What the Framework Explains
This study illustrates a core claim of the origination-derivation framework: benchmark performance does not predict real-world competence.
Why? Because benchmarks test pattern-matching within known distributions. Real work requires something different.
Consider what a freelance project actually demands:
-
Understanding unstated requirements - Clients rarely specify everything. Human freelancers fill gaps with judgment about what the client actually needs.
-
Navigating ambiguity - Real projects involve contradictory constraints, unclear priorities, and evolving requirements.
-
Quality judgment - Knowing when something is “good enough” versus “unprofessional” requires understanding the purpose, not just matching patterns.
-
Coherent integration - A 3D building that looks different from every angle reveals a failure to maintain coherent representation across perspectives.

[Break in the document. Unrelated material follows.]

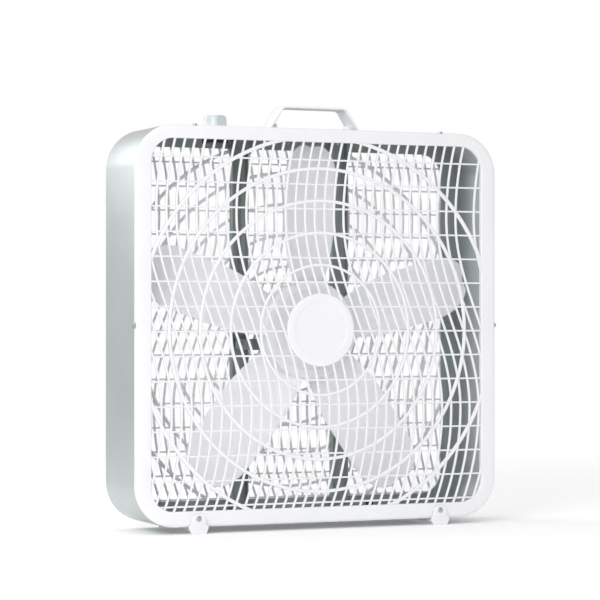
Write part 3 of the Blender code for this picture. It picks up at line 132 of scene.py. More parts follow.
# Fan
BLADE_COUNT = 5
FIRST_BLADE = math.radians(16)
BLADE_TIP = 246.6 * MM
BLADE_SHOULDER = 205 * MM
BLADE_CHORD_START = 34 * MM
BLADE_HALF_CHORD = 42 * MM
BLADE_ROOT_HALF_CHORD = 19 * MM
BLADE_TIP_HALF_CHORD = 14 * MM
BLADE_MIDDLE_Y = -10 * MM
BLADE_CAMBER = 4 * MM
BLADE_RISE = 60 * MM
BLADE_RISE_RADIUS = 37 * MM
BLADE_THICKNESS = 1.9 * MM
HUB_RADIUS = 66.6 * MM
HUB_WALL = 3 * MM
HUB_ROUND = 5 * MM
HUB_FRONT = -24 * MM
HUB_BACK = -2 * MM
HUB_BORE = 4.3 * MM
HUB_BOSS = 10 * MM
RIB_COUNT = 10
BLADE_ROOT = HUB_RADIUS - HUB_WALL * 0.6

# Motor
MOTOR_RADIUS = 44 * MM
MOTOR_WALL = 2 * MM
MOTOR_ROUND = 5 * MM
MOTOR_CUP_RADIUS = 9.3 * MM
FRONT_SHELL = (24 * MM, 12 * MM)
REAR_SHELL = (34.6 * MM, 50.3 * MM)
VENT_PLACES = 12
VENT_WIDTH = 4 * MM
VENT_SPAN = (18 * MM, 32 * MM)
EAR_SPAN = (35 * MM, 82 * MM)
EAR_DEPTH = (41 * MM, 43.7 * MM)
EAR_RISE = 20 * MM
EAR_HALF_HEIGHT = 7.5 * MM

# Screws
HEAD_RADIUS = 3.1 * MM
HEAD_HEIGHT = 1.5 * MM
SHANK_RADIUS = 1.6 * MM
SHANK_LENGTH = 4 * MM

# Knob, handle and feet
KNOB_HEADING = -63.5
KNOB_FLAT = 11.9 * MM
KNOB_ROUND = 4.1 * MM
SPEED_STEP = 45
MARK_RISE = 0.12 * MM
HANDLE_BASE_HALF = 65 * MM
HANDLE_TOP_HALF = 46 * MM
HANDLE_THICKNESS = 3 * MM
HANDLE_ROUND = 9 * MM
BOSS_X = 56.5 * MM
BOSS_HEIGHT = 6.6 * MM
FOOT_X = 174.5 * MM
FOOT_HALF_WIDTH = 10 * MM
FOOT_SHOULDER = 13.5 * MM
FOOT_SCREW_Z = 20 * MM
FOOT_TAB_Y = (59.3 * MM, 62.3 * MM)
FOOT_PAD_START = 47.3 * MM
FOOT_PAD_HALF_WIDTH = 6.8 * MM
FOOT_BAR_TOP = 8.7 * MM

# Studio: lamps as place, aim, size in metres and power in watts
FLOOR_RADIUS = 2
SURROUND_LIGHT = 0.7
SURROUND_SEEN = 1.0
KEY_SOFTBOX = ((-1.6, -1.6, 1.1), (-0.1, 0, 0.25), 1.2, 26)
REAR_SOFTBOX = ((-1.0, 1.2, 1.0), (-0.26, 0, 0.38), 0.9, 7.5)
LIGHT_FLAG = ((-1.21, -0.5, 0.001), (-1.2, 1.4, 0.52))
CAMERA_LENS = 143.55
CAMERA_PLACE = (-1.2887, -2.9499, 0.2838)
CAMERA_TURN = (90.351, 0, -23.511)

UP = Matrix.Identity(4)
TOWARDS_BACK = Matrix.Rotation(-math.pi / 2, 4, "X")
TOWARDS_FRONT = Matrix.Rotation(math.pi / 2, 4, "X")
TOWARDS_LEFT = Matrix.Rotation(-math.pi / 2, 4, "Y")
TOWARDS_RIGHT = Matrix.Rotation(math.pi / 2, 4, "Y")
DOWN = Matrix.Rotation(math.pi, 4, "X")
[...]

These tasks require more than deriving outputs from training patterns. They require origination: accessing understanding that isn’t simply a transformation of prior inputs.
Benchmarks vs. Reality
The systems tested had crushed every benchmark. Bar exams. Medical licensing. Standardized tests.
But these benchmarks share a common feature: they have defined correct answers within established frameworks. They test whether a system can match the pattern of “what a correct answer looks like” within a closed domain.

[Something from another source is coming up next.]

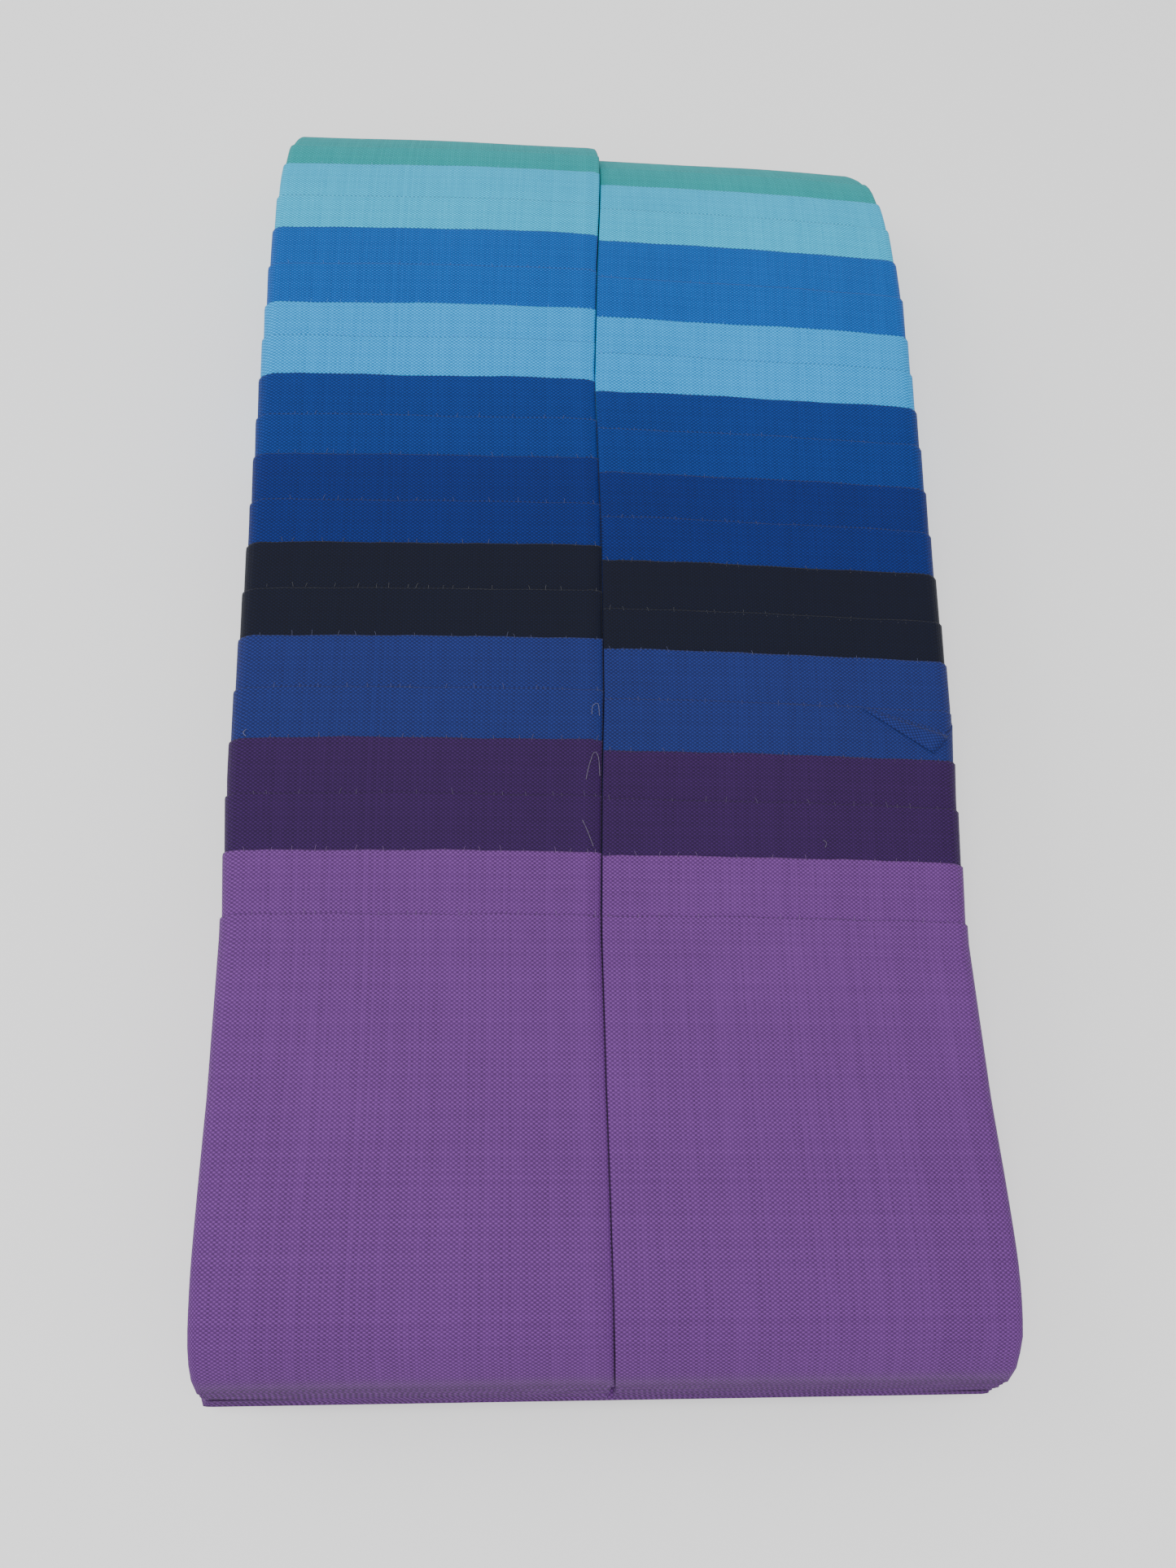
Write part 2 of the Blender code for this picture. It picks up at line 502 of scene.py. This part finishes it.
def soft_rise(x, y):
    """Gentle swells of the pack's upper layers, in metres."""
    swells = [
        height * np.sin(x * across + y * along + phase) for height, across, along, phase in SWELLS
    ]
    return sum(swells) * MM


def turned_down(reach):
    """How much of the turned pair is folded over, at a distance from the middle."""
    rise = (TURNED_TO[1] - TURNED_FROM[1]) * MM
    places = (TURNED_FROM[0] * MM, TURNED_TO[0] * MM, TURNED_GONE * MM)
    return float(np.interp(reach, places, (0.0, rise, 0.0)))


def uneven(x, number, ply):
    """How far a cut edge strays from a straight line, in metres."""
    phase = number * 1.7 + ply * 3.1
    return sum(distance * np.sin(x * wave + phase * share) for distance, wave, share in STRAYS) * MM


class Fold:
    """One place along a strip's length, in its half, its pass or turn and its share."""

    def __init__(self, side, kind, number, share):
        self.side = side
        self.kind = kind
        self.number = number
        self.share = share


# Where a strip gets lines of points along its top pass, from the slit to the side,
# and along each pass below
TOP_SHARES = (0.0, 0.006, 0.013, 0.022, 0.034) + tuple(0.05 + 0.95 * i / 24 for i in range(24))
PASS_SHARES = (0.0, 0.25, 0.5, 0.75)
SIDE_TURN_DIVISIONS = 6
SLIT_TURN_DIVISIONS = 4


def half_folds(side):
    """The places along half a strip, from its end at the slit to the middle of the base."""
    folds = []
    for number in range(1, PASSES + 1):
        for share in TOP_SHARES if number == 1 else PASS_SHARES:
            folds.append(Fold(side, "pass", number, share))
        if number == PASSES:
            break
        kind = "side turn" if number % 2 else "slit turn"
        divisions = SIDE_TURN_DIVISIONS if number % 2 else SLIT_TURN_DIVISIONS
        if number == 1:
            divisions += 2
        for i in range(divisions):
            folds.append(Fold(side, kind, number, i / divisions))
    return folds


def strip_folds():
    """The places along a whole strip, from its left end round to its right end."""
    middle = Fold(-1, "pass", PASSES, 1.0)
    return half_folds(-1) + [middle] + half_folds(1)[::-1]


def rows_across(number, strip_width):
    """Distances from a strip's far edge at which it gets a row of points."""
    if number == PAIR_COUNT - 1:
        shares = [0.0, 0.006, 0.02] + [0.045 + 0.955 * i / 25 for i in range(26)]
    else:
        shares = [0.0, 0.006, 0.02, 0.05, 0.085, 0.115, 0.135, 0.16, 0.21]
        shares += [0.29, 0.4, 0.52, 0.64, 0.76, 0.88, 1.0]
    return np.array(shares) * strip_width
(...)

As the RLI researchers explain: “Current AI progress on research benchmarks, which often test isolated skills, provides limited insight into the trajectory of actual automation.”
This benchmark-reality gap appears across domains:
- Software development (clear goals, verifiable output): 30.4% task completion
- Financial analysis: 8.3% success
- Administrative work: 0% success
- Lab to production: 37% performance degradation (AWS research)
Real work is open-ended. The “correct answer” for a freelance project isn’t pre-defined. It emerges from understanding what the client needs, what counts as professional in that context, and how to navigate the inevitable gaps in specification.
The framework predicts exactly this pattern: derivative systems excel at bounded tasks with clear success criteria, and struggle with open-ended work requiring judgment that can’t be reduced to pattern-matching.
The Honest Interpretation
This study doesn’t prove AI is useless. It proves that current AI systems are tools, not autonomous workers.
The 2.5% success rate likely represents projects where:
- Requirements were unusually explicit
- The task closely matched training examples
- Minimal judgment was required
For such tasks, AI delivers value. For everything else, which is most professional work, the canyon remains.
Implications
If derivative systems fundamentally cannot access what makes work “professional” or “appropriate” without explicit specification, then:
-
Autonomous AI workers remain distant - Not because of insufficient scale, but because the task requires origination.
-
Human-AI collaboration is the path - AI as tool, human as originator. Derivation augmenting origination, not replacing it.
-
Benchmark skepticism is warranted - Impressive test scores reveal pattern-matching capability, not general competence.
The $144,000 freelancer test didn’t reveal a temporary limitation. It revealed a structural boundary.
References
Mazeika, M. et al. (2025) ‘Remote Labor Index: Benchmarking AI Agents on Real-World Freelance Work’, Center for AI Safety and Scale AI.